A menina, que já tinha apanhado umas poucas, bastante desbotadas e de pétalas menos firmes, continuava a segurá-las na mãozinha pequenina e delicada. Como a mãe insistia, a menina voltou-se para ela e disse:

- Mamã, deixaste de gostar da bisavó por ela ser velhinha e já não ser tão bonita?


quinta-feira, 6 de janeiro de 2022

Conversa telefónica com vacina dentro

 

- Então, a menina já tomou a vacina?

- Sim, a primeira dose já está.

- Custou-lhe muito? Chorou?

- Nada disso. Adorou.

- Como assim?

- Era uma animação: uma senhora a fazer bolas de sabão, um mágico com truques engraçados,  pipocas para os meninos que quisessem...

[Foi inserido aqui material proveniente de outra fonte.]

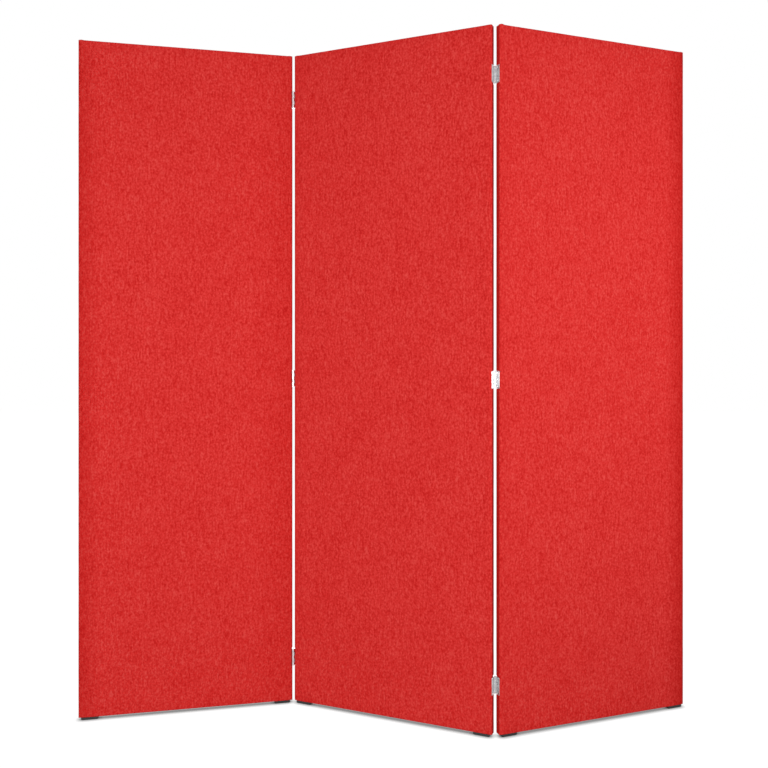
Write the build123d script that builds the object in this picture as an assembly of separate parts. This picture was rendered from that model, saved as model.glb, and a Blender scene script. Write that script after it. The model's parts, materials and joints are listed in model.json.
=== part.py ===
from build123d import *
import os
from math import sqrt

os.makedirs("parts", exist_ok=True)

# A folding screen of three felt-covered panels that stand in a zig-zag.
# Lengths are in millimetres and angles in degrees. +Z is up, +X runs along the screen and -Y is its front.
# Each panel is built upright about its own middle, then turned and moved to its place in the zig-zag.

# Layers of a panel, from the middle outwards
frame_thickness = 11.0
board_thickness = 2.5
wadding_thickness = 1.0
cover_thickness = 1.0

# Outline of a panel
panel_width = 500.0
cover_height = 1594.0
core_corner_radius = 4.0
board_arris_share = 0.6

# Wooden frame
stile_width = 36.0
end_rail_height = 50.0
cross_rail_height = 36.0
cross_rail_count = 2

# Dowels between rails and stiles
dowel_radius = 3.0
dowel_length = 30.0
dowel_spacing = 16.0
dowel_edge_distance = 12.0
dowel_fit = 0.05
dowel_end_gap = 0.5

# Butt hinges
hinge_height = 40.0
hinge_inset = 108.0
leaf_thickness = 1.2
leaf_edge_margin = 3.6
leaf_corner_radius = 1.5
knuckle_count = 5
knuckle_gap = 0.3
notch_gap = 0.5
pin_radius = 1.25
pin_fit = 0.05
pin_head_radius = 2.0
pin_head_height = 0.8
pin_head_round_share = 0.6
axis_standoff = 1.6

# Screws
screw_shank_radius = 1.5
screw_fit = 0.05
screw_point_length = 3.0
screw_end_gap = 0.5
hinge_screw_length = 14.0
hinge_screws_per_leaf = 3
hinge_screw_end_distance = 5.0
countersink_share = 0.9
glide_screw_length = 16.0
glide_screw_head_radius = 3.0
recess_length_share = 0.62
recess_width_share = 0.22
recess_depth_share = 0.6

# Glides under the panels
glide_height = 6.0
glide_length = 38.0
glide_end_inset = 5.0
glide_side_inset = 2.0
glide_chamfer = 2.0
glide_screw_spacing = 20.0
glide_recess_depth = 1.2

# How far each panel is turned from the screen's width
left_angle = 11.9
centre_angle = -22.4
right_angle = 19.5

# One overrun for every cut that runs out of its piece
cut_overrun = 1.0

# Sizes that follow from those above
skin_thickness = cover_thickness + wadding_thickness
core_thickness = frame_thickness + 2 * board_thickness
panel_thickness = core_thickness + 2 * skin_thickness
core_width = panel_width - 2 * skin_thickness
core_height = cover_height - 2 * skin_thickness
board_arris_radius = board_thickness * board_arris_share
cover_middle = glide_height + cover_height / 2
core_bottom = glide_height + skin_thickness
core_top = core_bottom + core_height
rail_length = core_width - 2 * stile_width

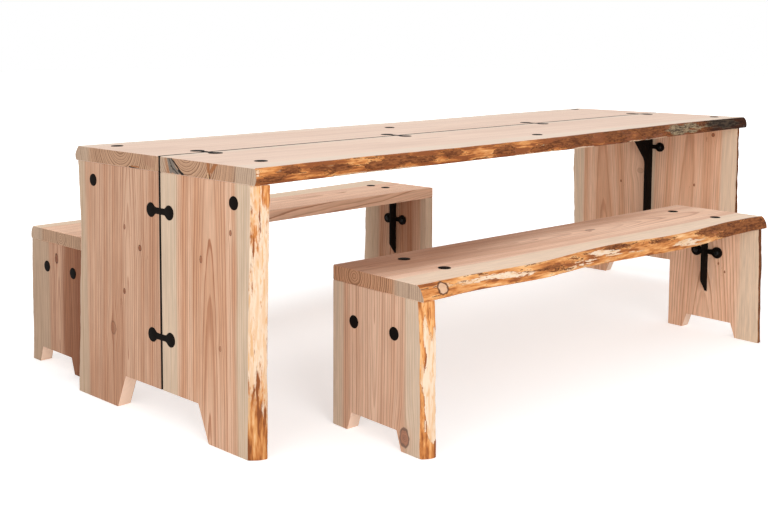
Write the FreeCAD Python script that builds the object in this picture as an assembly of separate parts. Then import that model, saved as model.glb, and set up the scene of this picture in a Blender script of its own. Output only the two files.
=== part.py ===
"""Live-edge picnic table with two loose benches, as separate planks and iron fittings.

Units are millimetres, +Z is up. The table's length runs along X and its sides face -Y and +Y.
The origin is on the floor at the middle of the set's footprint.
"""
import FreeCAD, Part
import math
import os

Vec = FreeCAD.Vector

# Table, overall
table_length = 2680.0
table_height = 750.0
table_plank_thickness = 44.0
seam_gap = 5.0

# Widths of the table's planks, from the seam to the live edge on the narrow face
front_top_width = 403.0
back_top_width = 414.0
left_front_leg_width = 371.0
left_back_leg_width = 434.0
right_front_leg_width = 382.0
right_back_leg_width = 386.0

# Foot arch of a table leg panel
table_arch_height = 100.0
table_arch_front_foot = 206.0
table_arch_back_foot = 223.0
table_arch_slope = 43.0

# Bench, overall
front_bench_length = 1690.0
rear_bench_length = 1660.0
bench_height = 450.0
bench_plank_thickness = 42.0
front_seat_width = 340.0
rear_seat_width = 286.0
front_bench_leg_width = 346.0
rear_bench_left_leg_width = 315.0
rear_bench_right_leg_width = 346.0

# Foot arch of a bench leg
bench_arch_height = 52.0
bench_arch_width = 218.0
bench_arch_slope = 18.0
arch_center = {"front_left": 169.0, "front_right": 169.0, "rear_left": 161.0, "rear_right": 172.0}

# Where the benches stand: their left end at the sawn edge, from the table's left end and its seam
front_bench_from_left = 338.0
front_bench_from_seam = 328.0
front_bench_turn = -4.5
rear_bench_from_left = 72.0
rear_bench_from_seam = 527.0
rear_bench_turn = -0.5

# Dumbbell plate, the same outline on the seams and at the brackets' ears
lobe_diameter = 41.0
lobe_spacing = 84.0
neck_width = 18.0
neck_length = 24.0
seam_plate_thickness = 6.0
plate_play = 0.4

# Rib brackets
rib_thickness = 10.0
table_rib_depth = 55.0
table_bracket_below_ear = 73.0
table_bracket_top_arm = 253.0
table_gusset = 110.0
bench_rib_leg_depth = 34.0
bench_rib_top_depth = 30.0
bench_rib_foot_cut = 44.0
bench_bracket_leg_arm = 257.0
bench_bracket_top_arm = 253.0
bench_gusset = 12.0
leg_ear_from_corner = 107.0
table_top_ear_from_corner = 115.0
bench_top_ear_from_corner = 107.0
ear_thickness = 6.0
rib_edge_round = 1.5
stud_sides = 12
stud_diameter = 12.0
stud_height = 2.5
stud_from_leg = 73.0
stud_from_top = 98.0
bracket_from_edge = {"front_left": 157.0, "front_right": 157.0, "rear_left": 148.0, "rear_right": 176.0}
lower_ear_from_floor = 249.0

# Hexagon bolts. Their shanks and holes are six-sided too, which keeps what repeats to few faces
bolt_across_flats = 13.0
bolt_head_height = 5.5
shank_across_flats = 7.0
shank_play = 0.1
bench_bolt_reach = 30.0

# Flush round caps, drawn with flat sides
cap_sides = 16
cap_diameter = 36.0
cap_thickness = 5.0
cap_play = 0.3

# Cap places on the table: distance from the near end or from the top, and distance from the seam.
# Top caps are (distance from the end, distance from the seam)
table_leg_cap_from_top = 95.0
table_leg_cap_front = 318.0
table_leg_cap_back = 332.0
top_caps_by_left_end = {"front": (118.0, 285.0), "back": (75.0, 320.0)}
top_caps_by_right_end = {"front": (92.0, 318.0), "back": (85.0, 382.0)}
middle_caps_from_left_end = {"front": (1311.0, 314.0), "back": (1167.0, 236.0)}

# Cap places on a bench
front_leg_cap_from_top = 143.0
rear_leg_cap_from_top = 122.0
bench_leg_cap_spacing = 160.0
front_leg_cap_center = 169.0
front_seat_cap_from_left = 200.0
front_seat_cap_from_right = 155.0
front_seat_cap_center_left = 153.0
front_seat_cap_center_right = 167.0
front_seat_cap_spacing_left = 160.0
front_seat_cap_spacing_right = 172.0
rear_leg_cap_center = 131.0
rear_seat_cap_from_end = 145.0
rear_seat_cap_center_left = 150.0
rear_seat_cap_center_right = 181.0
rear_seat_cap_spacing = 86.0

# Live edges: how far the edge stands off the plank's width, as (share of the length, narrow face,
# wide face). The bulge is how far the middle of the thickness stands out past both faces' mean.
front_top_edge = [(0.0, 0, 2), (0.17, -1, 3), (0.28, 13, 12), (0.43, 14, 22), (0.63, 0, 23), (0.84, -9, 9),
                  (1.0, 6, 15)]
back_top_edge = [(0.0, 0, 17), (0.2, -12, 6), (0.4, -5, 14), (0.55, -12, 6), (0.75, 6, 22), (1.0, 3, 20)]
left_front_leg_edge = [(0.0, 0, 24), (0.3, 2, 27), (0.6, 7, 30), (0.85, 12, 35), (1.0, 14, 38)]
left_back_leg_edge = [(0.0, 0, 12), (0.31, -13, 3), (0.57, -22, -8), (0.74, -29, -14), (0.86, -25, -9),
                      (1.0, -17, -2)]
right_front_leg_edge = [(0.0, 2, 18), (0.35, 6, 23), (0.65, 2, 20), (1.0, 0, 21)]
right_back_leg_edge = [(0.0, 0, 14), (0.35, 4, 16), (0.7, 12, 26), (1.0, 10, 24)]
front_seat_edge = [(0.0, -2, 21), (0.13, 2, 12), (0.24, 16, 32), (0.36, 2, 22), (0.5, -12, 26),
                   (0.62, 12, 46), (0.73, 14, 45), (0.88, -6, 22), (1.0, 7, 26)]
rear_seat_edge = [(0.0, 15, 26), (0.3, 22, 42), (0.6, 42, 61), (0.8, 57, 74), (1.0, 72, 90)]
front_bench_leg_edge = [(0.0, 3, 22), (0.45, 2, 21), (0.75, 0, 16), (1.0, -4, 13)]
rear_bench_leg_edge = [(0.0, 2, 20), (0.5, -3, 16), (1.0, -6, 12)]
live_edge_bulge = 5.0

# Each plank is drawn this much too large on its sawn sides, and then sawn to size
saw_allowance = 2.0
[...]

- Que bom, acho muito bem. Parece primeiro mundo. 

- Até os pais saíam mais sorridentes do Multiusos.

- Quem meus filhos anima vacina infantil adoça!

 

 

terça-feira, 4 de janeiro de 2022

Fica tanto por saber!

Há dias, uma amiga minha pediu-me se revia o jornal eletrónico de um agrupamento de escolas de diferentes ciclos. Já estou afastada há um par de anos, mas, confesso, que, nestes momentos, sinto saudades. Não da burocracia sempre crescente,  mas das atividades em que os alunos eram e são os protagonistas, com a ajuda do trabalho e cumplicidade dos professores. E são tantas as atividades que se realizam nas escolas. E tantas as que ficam por conhecer de tanta gente. De facto, apesar da existência da tal burocracia atual, continuam a fazer-se atividades maravilhosas com as crianças e jovens, como plantar flores e cuidar delas, ler e contar histórias, participar em debates com voluntários de diferentes instituições ligadas aos Direitos Humanos, revelar trabalho científico realizado na  sala de aula e tantos outros projetos que mostram boas e úteis interações.

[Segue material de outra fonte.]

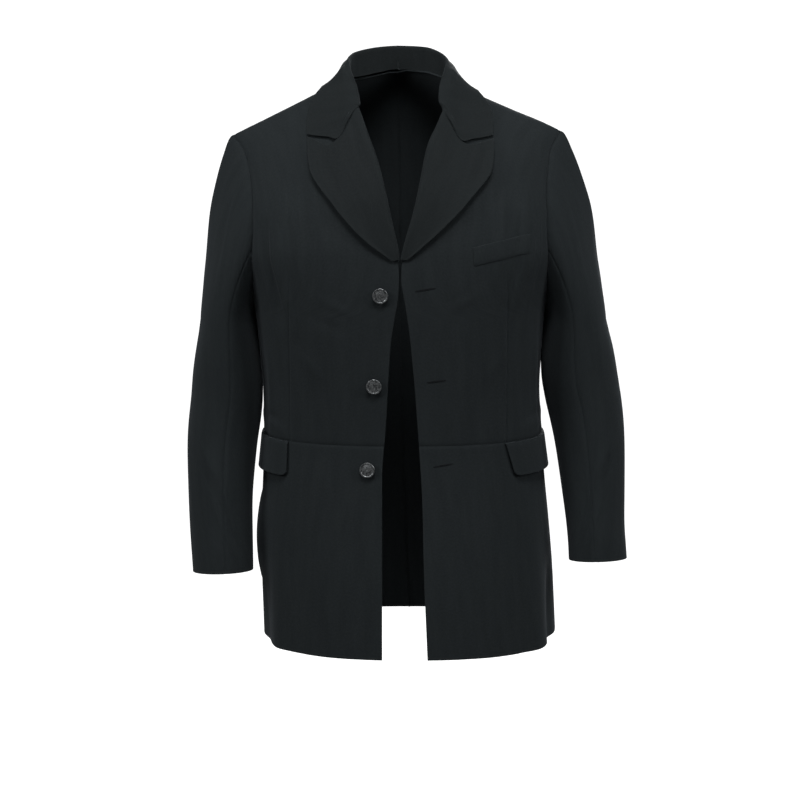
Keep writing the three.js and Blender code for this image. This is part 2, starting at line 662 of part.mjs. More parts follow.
// Breast pocket welt
const WELT = { fromAcross: 96.5, fromUp: -189, toAcross: 169, toUp: -174, high: 24 };
const weltGrid = [0, 0.5, 1].map((share) => [0, 0.2, 0.4, 0.6, 0.8, 1].map((along) => onFront(
  mix(WELT.fromAcross, WELT.toAcross, along) + 1.5 * share,
  mix(WELT.fromUp, WELT.toUp, along) - WELT.high * share,
  CLOTH + SEAM + 1.6,
)));
clothPiece('breast_welt', weltGrid, woolBlack('wool', 0x25292b));

// Metal buttons, turned in one with the shank that the thread holds
const BUTTONS = [
  { across: -26, up: -252 },
  { across: -34.5, up: -374 },
  { across: -43.5, up: -488 },
];
const BUTTON_RADIUS = 10.4;
const SHANK_RADIUS = 2.4;
const SHANK_HIGH = 2.2;
const profile = [
  [0, 0], [SHANK_RADIUS, 0], [SHANK_RADIUS, SHANK_HIGH], [BUTTON_RADIUS - 1.4, SHANK_HIGH],
  [BUTTON_RADIUS, SHANK_HIGH + 0.7], [BUTTON_RADIUS, SHANK_HIGH + 1.7],
  [BUTTON_RADIUS - 0.8, SHANK_HIGH + 2.5], [BUTTON_RADIUS - 2.2, SHANK_HIGH + 2.2],
  [BUTTON_RADIUS * 0.45, SHANK_HIGH + 2.9], [0, SHANK_HIGH + 3.1],
].map(([radius, high]) => new THREE.Vector2(radius, high));
BUTTONS.forEach((at, index) => {
  const metal = new THREE.MeshStandardMaterial({ color: 0x6f7375, roughness: 0.42, metalness: 0.85 });
  metal.name = 'pewter';
  const button = new THREE.Mesh(new THREE.LatheGeometry(profile, 28), metal);
  button.name = `button_${index + 1}`;
  const drop = dropOf(at.across, at.up);
  const turn = turnAt(drop, at.across);
  const facing = skinFacing(drop, turn);
  button.position.copy(raised(drop, turn, CLOTH / 2 + SEAM));
  button.quaternion.setFromUnitVectors(point(0, 1, 0), facing);
  coat.add(button);
});

export default coat;
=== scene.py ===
import math

import bpy
import numpy as np
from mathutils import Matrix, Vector


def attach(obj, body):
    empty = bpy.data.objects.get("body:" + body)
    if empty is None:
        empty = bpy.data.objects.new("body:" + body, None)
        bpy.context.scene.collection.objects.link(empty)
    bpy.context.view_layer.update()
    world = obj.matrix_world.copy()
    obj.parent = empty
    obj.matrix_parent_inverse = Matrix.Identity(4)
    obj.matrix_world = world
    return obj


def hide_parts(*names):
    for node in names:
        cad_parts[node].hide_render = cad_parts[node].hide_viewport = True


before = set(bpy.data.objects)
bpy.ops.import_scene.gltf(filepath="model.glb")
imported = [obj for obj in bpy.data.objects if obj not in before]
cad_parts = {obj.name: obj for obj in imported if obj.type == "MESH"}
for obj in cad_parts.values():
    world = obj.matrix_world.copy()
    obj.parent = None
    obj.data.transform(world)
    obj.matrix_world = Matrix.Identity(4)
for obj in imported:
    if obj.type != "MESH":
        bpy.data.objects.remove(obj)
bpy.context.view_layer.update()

# Foreparts and skirts: the two fronts of a long black wool coat, each cut in an upper part with a
# long dart and a lower part sewn on at the waist. Soft felted twill, turned in at the front edge
# and the hem and pressed, then hung open from the shoulders.
MM = 0.001
CLOTH = 1.9
CHEST = 200
ARMPIT = 283
WAIST = 456
HEM = 745
SIDE_SEAM = 100
SEAM_GAP = 0.3
SHOULDER_LEAN = 8
LEFT_SLOPE = 9.5
ARM_SLIMMER = {"right": 5, "left": 8}
DART_TOP = 226
SIDES = (("right", -1), ("left", 1))
DART_ACROSS = {"right": -148, "left": 143}


def table(columns, *rows):
    return dict(zip(columns.split(), np.array(rows, float).T))


SHOULDER = table(
    "across up",
    (-240, -55), (-227, -48), (-180, -25), (-101, 15), (-80, 27), (-50, 46), (0, 78),
    (50, 49), (80, 32), (101, 19), (160, -8), (219, -42), (235, -51),
)
BODY = table(
    "drop half front back centre square",
    (0, 223, 0, 0, -4, 2.5),
    (4, 223, 8, 22, -4, 2.5),
    (10, 223, 17, 42, -4, 2.5),
    (20, 223, 30, 62, -3, 2.5),
    (40, 222, 50, 88, -3, 2.5),
    (60, 222, 68, 103, -2, 2.5),
    (100, 221, 98, 118, -1, 2.5),
    (150, 221, 126, 125, 0, 2.5),
    (200, 220, 137, 126, 0, 2.5),
    (245, 208, 139, 122, 0, 2.5),
    (283, 199, 138, 117, 0, 2.5),
    (340, 194, 135, 109, 1, 2.45),
    (400, 190.5, 132, 102, 2, 2.4),
    (456, 192, 130, 99, 4, 2.4),
    (510, 194.5, 134, 105, 5, 2.4),
    (580, 199.5, 141, 115, 7, 2.4),
    (650, 203, 147, 123, 10, 2.4),
    (745, 205, 152, 129, 14, 2.4),
)
FRONT_EDGE = {
    "right": table(
        "across up",
        (-80, 27), (-77, 20), (-70, 8), (-58, -12), (-44, -48), (-32, -80), (-14, -155),
        (-2.5, -206), (-1.4, -233), (-12.5, -320), (-19.2, -432), (-24, -500), (-24, -745),
    ),
    "left": table(
        "across up",
        (80, 32), (77, 24), (70, 10), (60, -12), (52, -32), (39, -61), (29, -108), (21, -144),
        (9, -183), (2.8, -206), (1.6, -233), (5.3, -255), (12, -299), (18.6, -365),
        (25.3, -455), (30, -535), (32, -622), (37, -745),
    ),
}
# where the armhole runs: degrees round the body from the front, on the forepart and on the back
ARMHOLE = table(
    "drop front back",
    (0, 90, 90), (8, 81, 99), (18, 74, 106), (30, 69, 111), (45, 65.5, 114.5),
    (65, 63, 117), (95, 61, 119), (130, 60, 120), (165, 60, 120), (200, 61.5, 118.5),
    (228, 66, 115.5), (250, 72, 112), (267, 80, 107.5), (278, 90, 103), (283, 100, 100),
)
# long soft folds: turn is in degrees round from the front, start and end are below the shoulder,
# high is in millimetres, wide is in degrees and slant in degrees to a millimetre down
FOLDS = table(
    "turn start end high wide slant",
    (-42, 95, 320, 3.2, 5, 0), (-50, 150, 300, -2.6, 4, 0),
    (45, 90, 290, 3.4, 5, 0), (-86, 540, 665, 6.5, 26, 0),
    (-58, 500, 900, 3, 9, 0), (56, 500, 900, 3, 10, 0),
    (-76, 640, 850, -6, 13, 0), (77, 610, 860, -11, 14, 0),
    (122, 470, 900, 6, 12, 0), (-124, 470, 900, 6, 12, 0),
    (146, 480, 900, -5, 12, 0), (-148, 480, 900, -5, 12, 0),
    (128, 110, 330, 3, 7, 0), (-130, 110, 330, 3, 7, 0),
    (-46, 120, 290, 2.4, 1.9, 0.01), (-39.5, 150, 330, -1.8, 2.2, 0.012),
    (-54, 130, 330, 1.9, 2.4, -0.01), (-34, 100, 260, 1.4, 3.2, 0.02),
    (49.5, 110, 260, 2.2, 1.8, 0), (41, 130, 310, -1.9, 2.4, -0.012),
    (54, 120, 320, 2.1, 2.2, 0.006), (33, 90, 250, 1.3, 3.4, -0.02),
    (-24, 300, 452, 1.3, 4.5, -0.03), (22, 290, 450, 1.4, 4.5, 0.03),
    (-66, 330, 470, 1.8, 4, -0.02), (70, 320, 470, 1.9, 4, 0.02),
    (-78, 300, 450, -1.9, 4, 0.01), (84, 310, 452, -1.8, 4, 0),
    (-30, 470, 760, 1.1, 5, 0.012), (-44, 500, 800, -1.1, 5, 0.01),
    (30, 470, 770, 1.1, 5, -0.012), (46, 500, 800, -1.2, 5, -0.01),
    (-16, 520, 790, -0.7, 3.5, 0), (17, 520, 790, -0.7, 3.5, 0),
    (96, 510, 780, 1.6, 6, 0), (158, 120, 300, 1.4, 5, -0.05),
    (-160, 120, 300, 1.4, 5, 0.05), (148, 300, 440, -1.3, 5, 0.03),
    (-147, 300, 440, -1.3, 5, -0.03), (136, 330, 450, 1.5, 4, 0.02),
    (-137, 330, 450, 1.5, 4, -0.02), (112, 150, 340, -1.6, 3.4, 0.02),
    (-113, 150, 340, -1.6, 3.4, -0.02), (168, 500, 830, 1.8, 5, -0.01),
    (-167, 500, 830, 1.8, 5, 0.01), (133, 560, 840, -1.6, 4, 0.01),
    (-134, 560, 840, -1.6, 4, -0.01),
)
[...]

Domingo à noite, na despedida de um programa de canções, no canal 1, Catarina Furtado pedia que cada um fosse cada dia melhor pessoa - um bom propósito de Ano Novo, sem dúvida.

 O que se aprende e produz nas escolas pode também ajudar muito a que todos possamos ser melhores pessoas.  Será que divulgar mais o que se faz de bom em tantas escolas também ajudaria?